The Citadel also contains several museums:
- Al-Gawhara Palace Museum
Also known as Bijou Palace, is a palace and museum commissioned by Muhammad Ali Pasha in 1814. The palace was designed and constructed by artisans contracted from a variety of countries, including Greeks, Turks, Bulgarians and Albanians. Muhammad Ali's official divan or audience hall, where the pasha received guests, contains a 1000kg chandelier sent to him by Louis-Philippe I of France. The palace also contains the throne of Muhammad Ali Pasha that was a gift from the King of Italy.
Inaugurated in 1983, it houses a collection of unique Royal Carriages attributed to different historical periods, from the reign of Khedive Ismail until the reign of King Farouk, in addition to other collection of unique antiques related to the carriages.

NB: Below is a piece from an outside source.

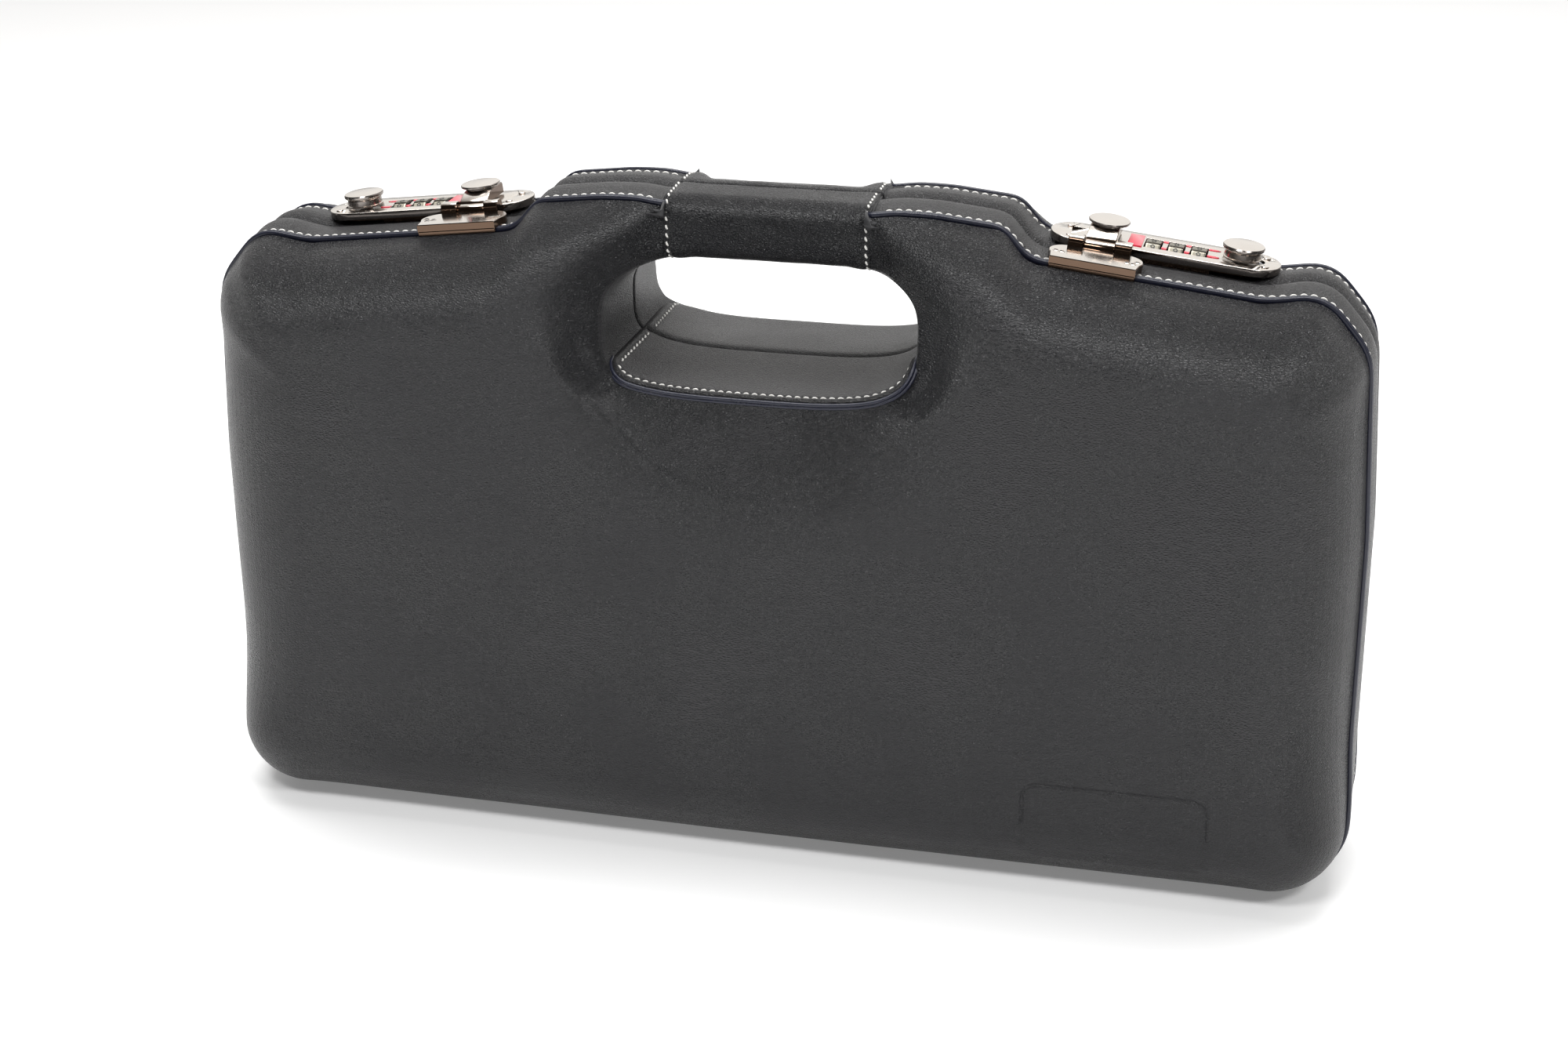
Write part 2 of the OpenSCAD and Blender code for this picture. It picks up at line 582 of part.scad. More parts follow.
rear_shell();
front_shell();
rear_grip();
front_grip();
rear_leather();
front_leather();
rear_rim_band();
front_rim_band();
rear_welt();
front_welt();
rear_handle_wrap();
front_handle_wrap();
rear_hole_floor();
front_hole_floor();
chip_tray();
lid_pad();
chip_tray_dividers();
lid_pad_dividers();
hinge_leaf(-1, 0);  // left_hinge_rear_leaf
hinge_leaf(1, 0);  // right_hinge_rear_leaf
front_leaf(-1);  // left_hinge_front_leaf
front_leaf(1);  // right_hinge_front_leaf
hinge_pin(-1);  // left_hinge_pin
hinge_pin(1);  // right_hinge_pin
hinge_screws();  // rear_hinge_screws
mirror([0, 1, 0]) hinge_screws();  // front_hinge_screws
hasp_bracket(-1);  // left_hasp_bracket
hasp_bracket(1);  // right_hasp_bracket
hasp_pin(-1);  // left_hasp_pin
hasp_pin(1);  // right_hasp_pin
hasp(-1);  // left_hasp
hasp(1);  // right_hasp
hasp_disc(-1);  // left_hasp_disc
hasp_disc(1);  // right_hasp_disc
bracket_rivets();
lock_base(-1);  // left_lock_base
lock_base(1);  // right_lock_base
lock_cover(-1);  // left_lock_cover
lock_cover(1);  // right_lock_cover
enamel(-1);  // left_enamel
enamel(1);  // right_enamel
lock_rivets();
dial_shaft(-1);  // left_dial_shaft
dial_shaft(1);  // right_dial_shaft
dial(-1, 0);  // left_dial_inner
dial(-1, 1);  // left_dial_middle
dial(-1, 2);  // left_dial_outer
dial(1, 0);  // right_dial_inner
dial(1, 1);  // right_dial_middle
dial(1, 2);  // right_dial_outer
knob(-1);  // left_knob
knob(1);  // right_knob
bolt(-1);  // left_bolt
bolt(1);  // right_bolt
bolt_spring(-1);  // left_bolt_spring
bolt_spring(1);  // right_bolt_spring
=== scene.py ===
import json
import math

import bmesh
import bpy
import mathutils
import numpy as np
from mathutils import Matrix, Vector, noise

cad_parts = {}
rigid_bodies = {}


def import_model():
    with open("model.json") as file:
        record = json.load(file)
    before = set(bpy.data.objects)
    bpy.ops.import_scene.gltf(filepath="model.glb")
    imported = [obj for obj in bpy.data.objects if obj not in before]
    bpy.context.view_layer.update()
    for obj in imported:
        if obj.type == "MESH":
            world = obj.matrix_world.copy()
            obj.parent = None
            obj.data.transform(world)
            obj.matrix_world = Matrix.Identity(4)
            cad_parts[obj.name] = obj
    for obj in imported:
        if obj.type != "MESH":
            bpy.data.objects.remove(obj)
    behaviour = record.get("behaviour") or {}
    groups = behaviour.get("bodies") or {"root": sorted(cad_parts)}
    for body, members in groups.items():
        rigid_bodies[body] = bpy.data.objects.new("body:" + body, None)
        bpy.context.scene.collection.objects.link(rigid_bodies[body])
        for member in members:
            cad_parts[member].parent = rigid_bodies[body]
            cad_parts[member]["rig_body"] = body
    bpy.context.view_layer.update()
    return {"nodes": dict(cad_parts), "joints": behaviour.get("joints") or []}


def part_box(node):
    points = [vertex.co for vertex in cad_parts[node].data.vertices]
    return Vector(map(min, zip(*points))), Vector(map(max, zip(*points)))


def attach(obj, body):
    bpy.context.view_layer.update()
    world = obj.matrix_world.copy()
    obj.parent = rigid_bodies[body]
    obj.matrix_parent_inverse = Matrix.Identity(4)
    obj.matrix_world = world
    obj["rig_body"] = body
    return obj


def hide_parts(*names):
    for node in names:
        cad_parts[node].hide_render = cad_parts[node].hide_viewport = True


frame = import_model()

# Lengths in this script are millimetres until a mesh is made. X is the width, Z is up, and
# "depth" is the distance from the parting plane, which is -Y on the front half.
MM = 0.001


# ---------------------------------------------------------------- camera, light and floor

CAMERA_AT = (0.2119, -0.8154, 0.4615)
CAMERA_AZIMUTH = math.radians(14.55)
CAMERA_ELEVATION = math.radians(22.618)
CAMERA_ROLL = math.radians(-0.695)
CAMERA_LENS = 59.59


def make_camera():
    """Camera in front of the case, a little to its right, looking down on it."""
    a, e, r = CAMERA_AZIMUTH, CAMERA_ELEVATION, CAMERA_ROLL
    ahead = Vector((-math.sin(a) * math.cos(e), math.cos(a) * math.cos(e), -math.sin(e)))
    right = Vector((math.cos(a), math.sin(a), 0))
    up = right.cross(ahead)
    x = math.cos(r) * right + math.sin(r) * up
    y = -math.sin(r) * right + math.cos(r) * up
    turn = Matrix((x, y, -ahead)).transposed().to_4x4()
    data = bpy.data.cameras.new("camera")
    data.lens = CAMERA_LENS
    data.sensor_width = 36
    data.clip_end = 100
    camera = bpy.data.objects.new("camera", data)
    camera.matrix_world = Matrix.Translation(CAMERA_AT) @ turn
    bpy.context.scene.collection.objects.link(camera)
    bpy.context.scene.camera = camera


def area_light(name, at, target, size, power):
    """Soft box at a point, turned towards a target."""
    data = bpy.data.lights.new(name, "AREA")
    data.shape = "RECTANGLE"
    data.size, data.size_y = size
    data.energy = power
    light = bpy.data.objects.new(name, data)
    light.location = at
    light.rotation_mode = "QUATERNION"
    light.rotation_quaternion = (Vector(target) - Vector(at)).to_track_quat("-Z", "Y")
    bpy.context.scene.collection.objects.link(light)


def studio_world():
    """Surroundings that are white above and behind the case and dark behind the camera."""
    m = Maker(bpy.data.worlds.new("studio"), "Background")
    behind = m.vector_math("DOT_PRODUCT", m.coords.outputs["Generated"], (0.03, 0.80, 0.60))["Value"]
    m.set(Strength=m.ramp(behind, 0.2, 0.92, 0.05, 0.95, "SMOOTHSTEP"), Color=(1, 0.985, 0.965, 1))
    bpy.context.scene.world = m.data


def make_stage():
    """Pale floor, studio surroundings, a large soft box overhead and two weak ones in front."""
    bpy.ops.mesh.primitive_plane_add(size=60, location=(0, 0, 0))
    floor = bpy.context.object
    floor.name = "floor"
    floor.data.materials.append(plain_material(
        "pale_floor", (0.93, 0.93, 0.93), 0.9, Emission_Color=(1, 1, 1, 1), Emission_Strength=0.2))
    studio_world()
    area_light("key", (-0.15, -0.95, 1.45), (0, 0, 0.15), (0.55, 0.25), 9)
    area_light("right_box", (0.95, -0.85, 1.35), (0, 0, 0.15), (0.45, 0.3), 10)
    area_light("overhead", (-0.1, 0.3, 1.6), (0, 0, 0.1), (1.6, 0.6), 26)
    bpy.context.scene.view_settings.view_transform = "Standard"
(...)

The official museum of the Egyptian Army. The museum was established in 1937 at the old building of the Egyptian Ministry of War in downtown Cairo. It was later moved to a temporary location in the Garden City district of Cairo. In November 1949 the museum was moved to the Harem Palace at the Cairo citadel. It has been renovated several times since, in 1982 and 1993.
- Police Museum
The museum is just north of the gate known as Bab al-'Alam, on a terrace commanding sweeping views of the city below. It is housed in the Citadel's former prison and contains exhibits on topics such as famous political assassinations and displays of the murder weapon used.